The last comment by Justice Kennedy occurred during Cole's arguments when Kennedy seemed to adopt the baker's claim that the baker was not against gay people, but just against gay marriage. Kennedy declared that the baker was not discriminating because of the couples' "identity"; it's just that [the baker] has an objection to "what they're doing."
The import of those words is stunning. How could Justice Kennedy -- the "Columbus" of America's gay rights jurisprudence, who authored the Kennedy "quartet" (Rohmer, Lawrence, Windsor and Obergefeld), which blanket homosexual/LGBT Americans in the "constellation" of the protections of the Constitution -- permit the baker to discriminate based on marriage, and suggest that identity (an immutable characteristic) is separate from marriage? The current advancement of equality for gay rights is in large measure due to Kennedy's "principled view" of the Constitution. And because of his quartet, gay individuals can marry and are legally afforded the benefits of marriage from the private sphere elements of sexual intimacy to the government functionary aspects.
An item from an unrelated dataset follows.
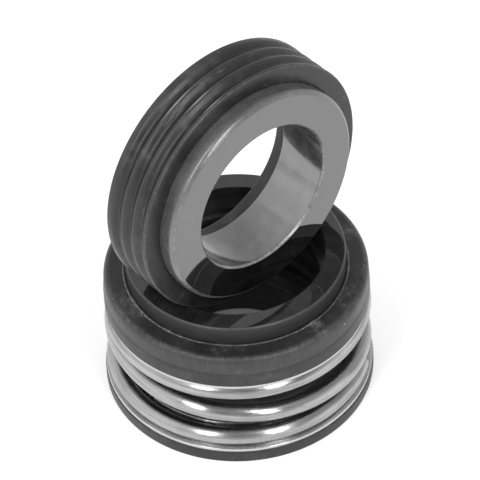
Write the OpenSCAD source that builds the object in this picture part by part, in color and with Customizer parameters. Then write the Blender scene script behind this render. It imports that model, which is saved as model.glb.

Masterpiece is our (figurative and literal) modern day 1967 Loving case, and by next June we will know whether Justice Kennedy's reliance on the application of fairness, equity and dignity, will prevail. This case, which pits religious freedom and free speech against an application of public accommodation laws, will force Justice Kennedy to choose among conflicting constitutional values he holds dear, specifically inclusion and liberty or religious freedom. The Cake case will either be a capstone in Justice Kennedy's legacy -- turning the quartet of inclusion cases into a "Kennedy quintet" -- or it will show just how powerful, normative and pervasive religious rights have become in this era.